Mar 31, 2007 15:57
It's been nearly a full two years since I've made an entry. Two long, hard years. Reading all of my past entries, it's hard to imagine how that life lead to this one. So much has changed, so much is different now.
Vlad and Ashley broke up. He found another Ashley. "My" Ashley. I was the last to know, despite my inqueries, which were answered with lies and patronizing appeals to relax. When the truth was finally revealed, our friendship was dead, and my living situation was far from pleasant with him right next door to me fucking her every night. Needless to say, I no longer speak to either of them.
Steve and Caitlin broke up, too. I don't see much of either. Steve spent the year we lived together in the constant presence of his Vero buddies, a tight-knit group that allowed for no outsiders. He's still a good guy, though. Just hard to reach. And Caitlin, well, she's the same as she's always been. Maybe a little more adult. It's hard to tell. We don't talk much.
Bri is getting married. I can't really believe it, and I can't really endorse her situation, but I've resolved to support her regardless.
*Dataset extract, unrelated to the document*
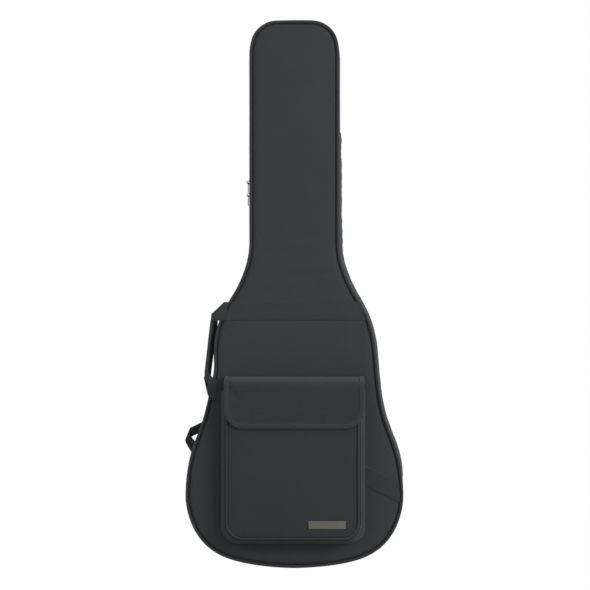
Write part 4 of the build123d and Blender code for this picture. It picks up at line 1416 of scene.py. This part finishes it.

Dinah and I did not speak for a full year after she broke my heart that weekend. She made first contact. I was with Vivian, and hesitant to allow myself to feel those feelings again. Of course, I did, and six more months later, we hung out. Every so often, a shade of who she was is visible, but only for a moment. Those moments keep me wishing in spite of myself. Right now, though, it appears as if we won't be speaking again for another long stretch of time. Maybe it's for the best. Maybe too much is different now. Of course, I can't really believe that she'll ever not be in my life in some way.
Adam and John moved to Orlando. Not much ever changes there. There's been a lot of pot smoked, a lot of deep conversations, some conflict, some hurt feelings, some tension and egg shells, but a faint yet enduring love throughout. Now they're moving on to Gainesville and taking the foundation of my social life with them.
Erik is still up there at UF. He's the same as he's always been. Thank God.
And Vivian. She wasn't the one for me. For all my campaigning against settling, I was very eager at first to settle myself. After a year and a half, it became very apparrent what I'd done and I had no choice but to keep looking for real love. The search, of course, continues. But Vivian, I think she'll be all right. Hopefully I haven't subjected her to any lasting damage. She's fiercely independent, at least in certain aspects of her life, and I think she has the strength to survive, despite appearances.
Things with the mother are much as they've always been...one step forward, two steps back. The same can be said for the father, though the father is far ahead of the mother in terms of progress. The rest of the Gorman children may be just as fucked up as me. Hopefully, we can help each other someday.
And as for me, well, I just don't know anymore. I used to feel righteous, I used to have passion. Anyone reading my journal of that first year at UCF can see that. I wasn't exactly happy then, but I was fierce and defiant. What's happened since then? I don't know. Another year at Publix, another empty relationship, the loss of many friends and acquaintances through neglect and the natural progression of time and events. All I know is that by this past December, I was overweight and joyless. My GPA was in the toilet. My social life was worse. Since then, I've tried hard to recapture the things I feel have been missing from my life, but have met with many failures, some of my own making, some beyond my control. I've been diagnosed with a depressive disorder called dysthymia. I guess I should've expected as much. Looking back on old postings, you can see the warning signs and the struggle against it. Maybe I just lost the will to fight what is hard not to call a losing battle. As I sit here, though, I'm beginning to feel like maybe the joys of life are not in the success of overcoming, but in the pride in fighting. I have a lot of baggage. At times, I feel like an escaping convict, with my past hurts and let-downs a ball and chain preventing me from attaining freedom, despite my mad struggle. What's next? I don't know. I've lost myself, and I can't be found. I will need to be remade. That's a task for this summer, after this miserable year is over. I'm going to New Jersey. I'm going to clear my head and return with a game plan. Because barring any tragedies, life goes on. Every morning, I must wake up and face the day. There is no conclusion, no happy ending as there is no end. Just ups and downs that I must learn to handle in a far more productive and practical fashion. I've got to grow up. I've put it off for far too long.